By the time Cameron took over in May 2010, the situation was very different. After two years of crisis, the country's debt had shot up to 53.1 percent of GDP because of lower tax revenues, greater demand for public services, and some costly bank bailouts. The first two of these factors were to be expected in an economic downturn; the government used its ability to protect people, to the extent possible, from the full pain of recession. The third was unusual, but unlikely to recur anytime soon.
Nevertheless, the new government remained committed to the plans it had set down five years earlier, in a completely different economic situation. Rather than thinking twice about making deep cuts to the public sector while unemployment was still high, Cameron and Osborne doubled down. They had already decided that 35 percent of GDP was too high for the UK's national debt, even though only Canada had a lower number among the G-7 economies in 2005. Naturally, debt over 50 percent of GDP made them even more determined to wield the axe.
Their main mistake, of course, was in timing. At some point, the UK would have to cut spending and reduce its debt. But 2010 was not the right time. The recovery was young and still precarious, and the increase in debt had not resulted in higher borrowing costs for the government. On the contrary, rates were lower than what they had been in 2005.
So why did this happen? Perhaps, for a start, because the leaders of the governing coalition had little training in economics. Cameron's tutor in Oxford's Philosophy, Politics, and Economics program was Vernon Bogdanor, an expert on British history, constitutional issues, and political systems. Osborne may have had even less exposure to the fundamentals of economic policy; his degree is in Modern History, which sounds quite recent but ends at Oxford somewhere around 1914.

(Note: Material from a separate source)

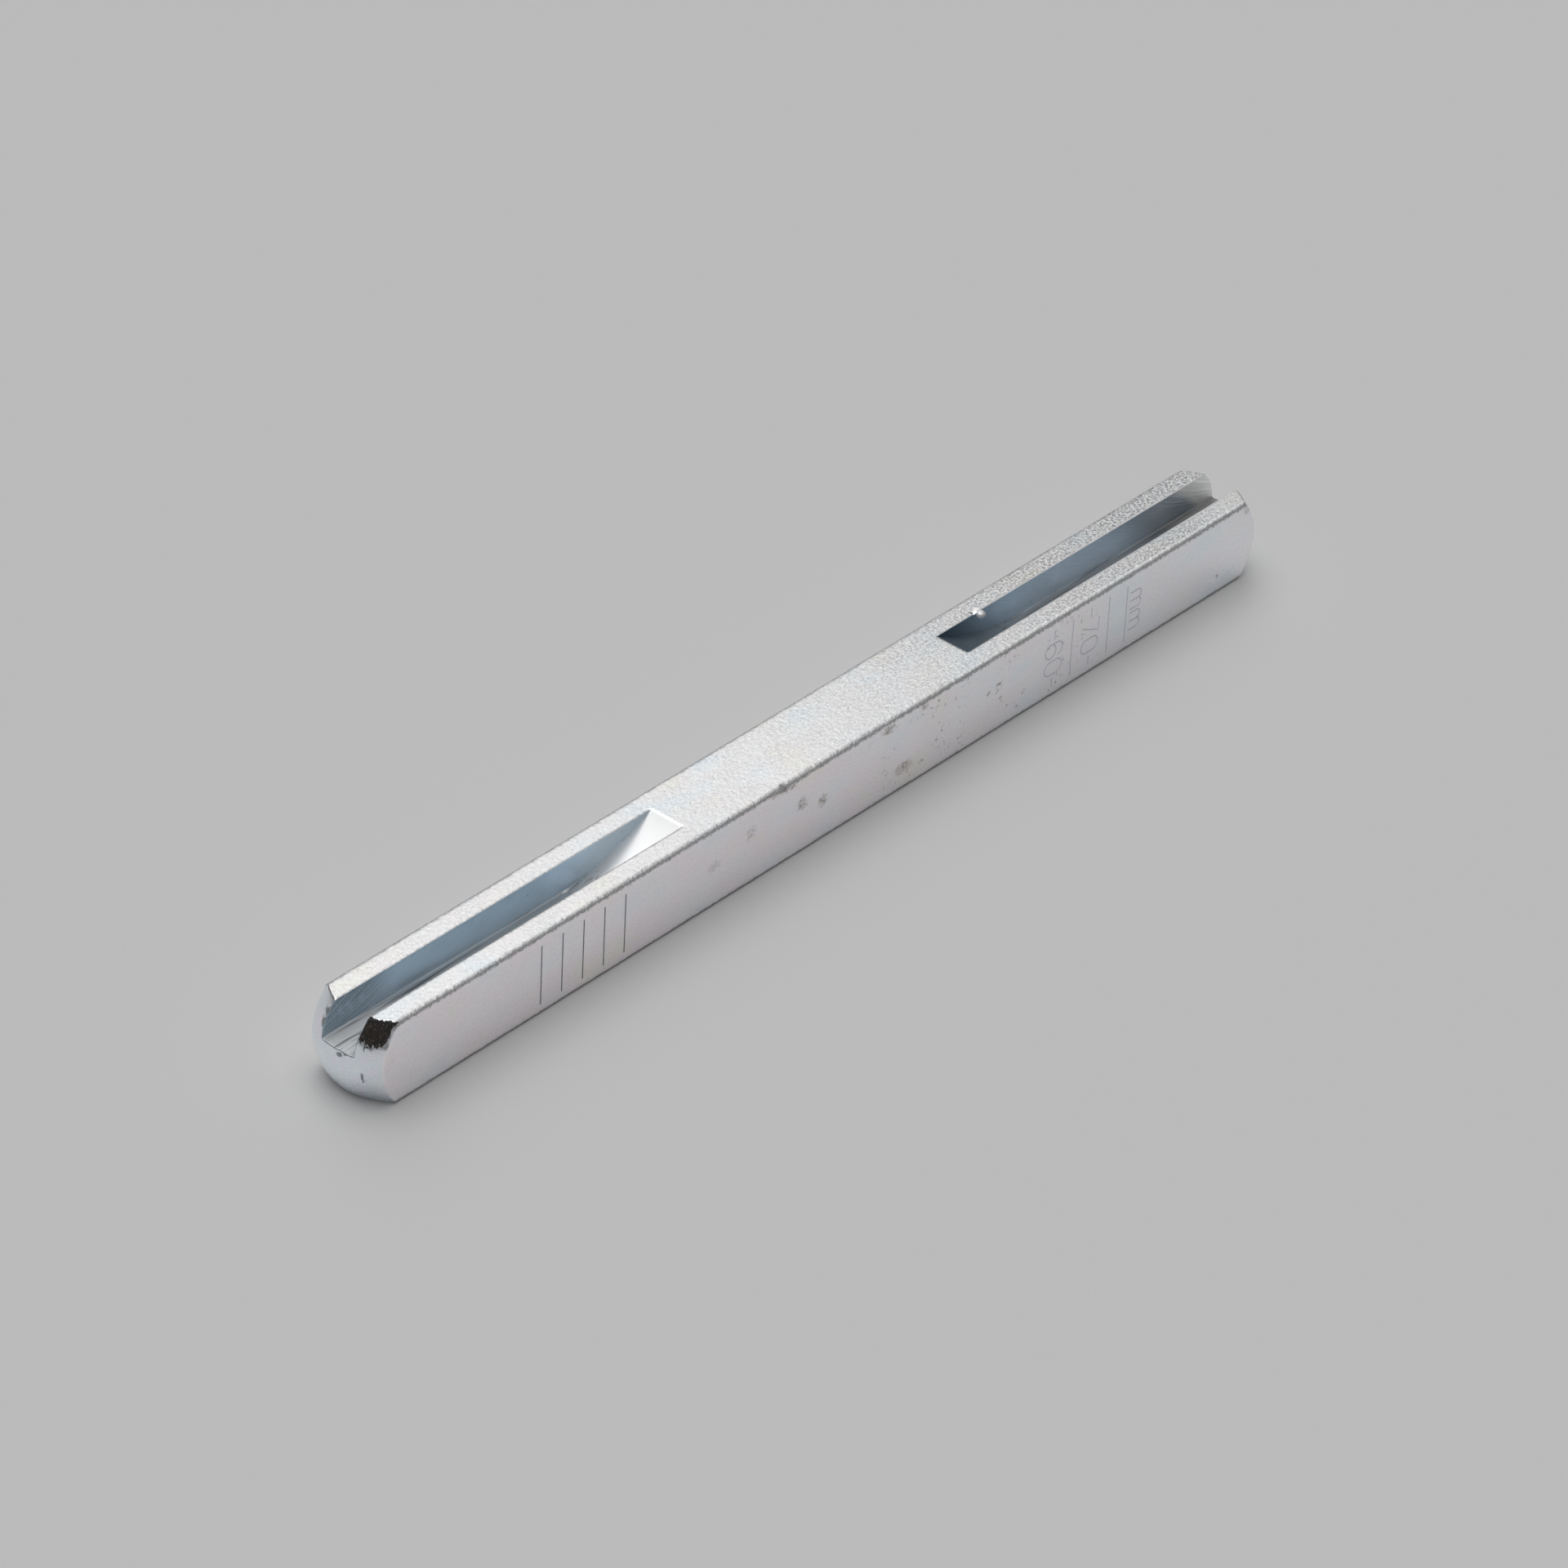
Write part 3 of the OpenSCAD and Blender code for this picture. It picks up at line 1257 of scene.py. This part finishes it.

In retrospect, it seems likely that the Conservative Party's current leaders chose their economics via their politics. Their time at Oxford spanned the late 1980s and early 1990s, when Thatcherism and its laissez-faire doctrines were in full force. Embracing the party meant believing in small government and a diminished role for the state in the economy as a whole, with little consideration for the economic circumstances of the moment.
Starting in 2005, Osborne wrote repeatedly of the need to cut taxes and spending in order to compete with other advanced economies. Yet he and Cameron allowed these long-term goals to drive what should have been a short-term economic policy designed to mitigate the UK's recession. Today, most economists accept the importance of fiscal policy as a short-term stabilizer in the economic cycle, and few would recommend the sort of fiscal austerity that Cameron and Osborne inflicted on the British people in the middle of a severe downturn. In essence, they were trying to treat a gunshot wound with diet and exercise. The patient is still waiting for intensive care.